Many senior dog foods and weight loss foods are often jam packed with fillers. In diet food the dog is pooping out what it can not digest and is not taking in as many nutrients or calories. You would be easier on the dog to feed a better quality food in a smaller amount, and supplementing with low calorie vegetables to fill the dog up. Senior foods are trying to give a dog less calories. But by packing it full of fillers what exactly are you paying for? Your dog to poop more than it should need to? Better companies do have better senior foods, but you really need to read the labels to find something that is worth the cost. 

Multinational Corporations and the Pet Food They Make~
Many of the main stream dog food companies that are the most well known also own human manufacturing companies. Nice way to reuse your by-products for free. Food is not marketed to your pet; it is with you in mind. Your dog does not care what the bag looks like. These big businesses are making a profit from what should really be going to waste. What big businesses own pet food companies?

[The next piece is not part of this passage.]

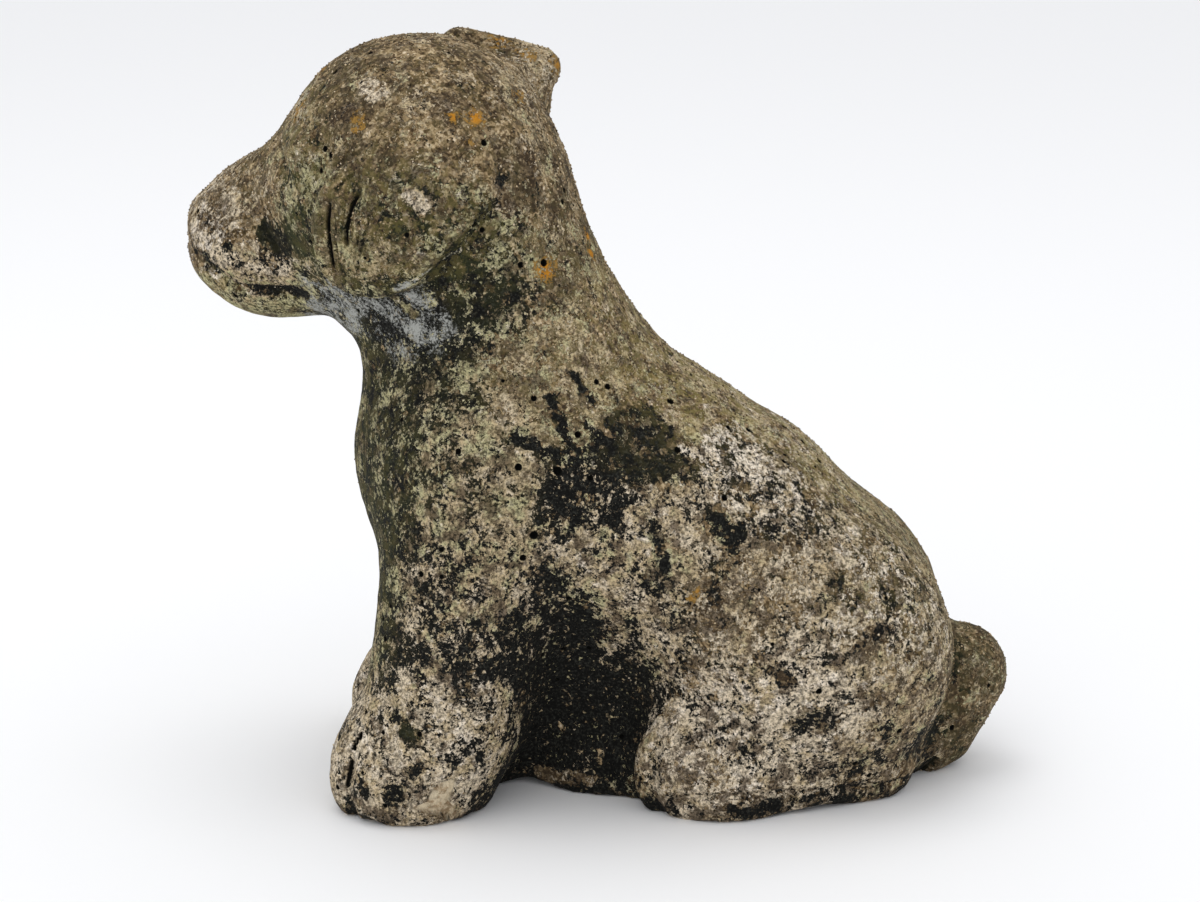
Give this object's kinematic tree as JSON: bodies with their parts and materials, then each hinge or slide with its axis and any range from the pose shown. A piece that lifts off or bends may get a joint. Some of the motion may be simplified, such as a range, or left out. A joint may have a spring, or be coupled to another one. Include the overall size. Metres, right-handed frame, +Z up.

Nestlé - Alpo, Come 'N Get It, Mighty Dog, Chef's Blend, Fancy Feast, Friskies, Kit 'N Kaboodle, Deli-Cat, and Nestlé Purina
products such as Dog Chow, Pro Plan, Beneful and Purina One

Colgate-Palmolive - Hill's Science Diet Pet Food

Del Monte - 9-Lives, Kibbles `n Bits, Cycle, Gravy Train,
Nature's Recipe, and Reward

Procter & Gamble - Eukanuba and Iams

Mars - Pedigree, Advance, Cesar, Whiskas and Sheba
Another leading pet food, Nutro, is not a multinational
company.7 

Except for Nutro, all the brands of dog food listed contain waste ingredients from human production of food. Nice cheap way to recycle and it is your pet that gets the short end of the stick. Most of these brands advertise so they are in your home and in your head. It is easy to believe that they are great from what it says on the front of the bag along with the pretty pictures of happy dogs.


----------



## springermom (Nov 20, 2006)

How to Analyze the Label~
Tired yet? Let us look at some common foods pushed often at unknowing consumers and why they are not so great. I am picking a common bag of food from a few of the big names. Some of their foods fare a little better some a little worse, but none are actually good. So within the range of looking at these it shows you an awful assortment of what is actually made by these companies. 

Science Diet (adult Large Breed)- Corn meal, chicken by-product meal, soybean meal, animal fat (preserved with mixed tocopherols and citric acid), chicken liver flavor, vegetable oil, dried egg product, flaxseed, glucosamine hydrochloride, L-carnitine, chondroitin sulfate, preserved with mixed tocopherols and citric acid, minerals (salt, calcium carbonate, ferrous sulfate, zinc oxide, copper sulfate, manganous oxide, calcium iodate, sodium selenite), rosemary extract, beta-carotene, vitamins (choline chloride, vitamin A supplement, vitamin D3 supplement, vitamin E supplement, L-ascorbyl-2-polyphosphate (a source of vitamin C), niacin, thiamine mononitrate, calcium pantothenate, pyridoxine hydrochloride, riboflavin, folic acid, biotin, vitamin B12 supplement)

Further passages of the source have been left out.